Wie es auf CDC-Geräten aussieht weiß ich nicht, aber bei CLDC ist es doch das Problem, dass es soviele Bugs gibt, dass man möglichst wenig fremde Software nutzt.


Nun mag CDC wahrscheinlich wie die perfekte Welt klingen, da muss ich dich aber zurück auf den Boden der Tatsachen holen, mir ist kein Handy bekannt welches CDC implementiert, alle laufen auf CLDC und das wird auch noch lange so weiter gehen. Dafür hast du mit CLDC und MIDP2 eine wirklich sehr sehr sehr breite Schicht an Handys.


----------



## Wolfgang Lenhard (28. Nov 2007)

Hey, danke für die Infos! Jetzt fange ich langsam an, etwas mehr durchzublicken.
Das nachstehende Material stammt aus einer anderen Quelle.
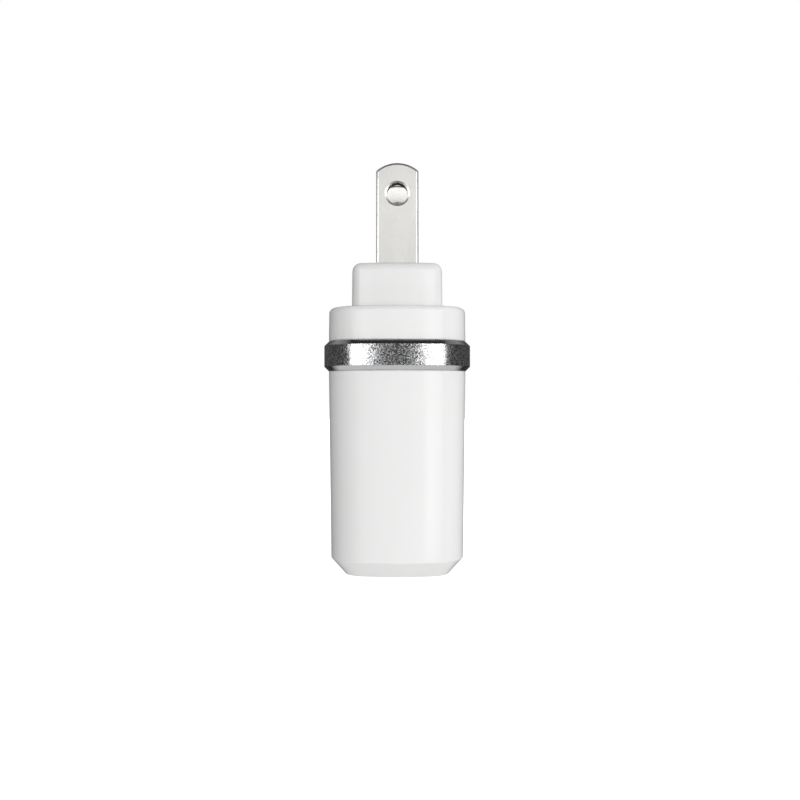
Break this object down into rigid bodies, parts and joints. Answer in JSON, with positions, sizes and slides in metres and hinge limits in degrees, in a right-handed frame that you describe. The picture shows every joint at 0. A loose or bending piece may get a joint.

> Wie es auf CDC-Geräten aussieht weiß ich nicht, aber bei CLDC ist es doch das Problem, dass es soviele Bugs gibt, dass man möglichst wenig fremde Software nutzt.
> 
> Nein, ist wirklich noch Java 4


 :cry: 

Meine Ziele sind weniger Spieleanwendungen, eher so etwas wie mobile Dateneingabe für Umfragen etc., und das v. a. auf PDAs. Irgendwie haben die Leute völlig aberwitzige Vorstellungen über die Leistungsfähigkeit von Mobilgeräten: Am Besten sollten die Programme nanosekundengenaue Darstellung und Zeitmessung können, inklusive automatischer Sprachwerkennung und PDF-Export.

Vielen Dank und viele Grüße,
    Wolfgang


----------



## ice-breaker (29. Nov 2007)

Neija an PDAs wird man auch ganz andere Anforderungen stellen als an Handys, bei PDAs ist ja die C++-Programmierung oder J2SE viel realistischer als das sehr simple J2ME


----------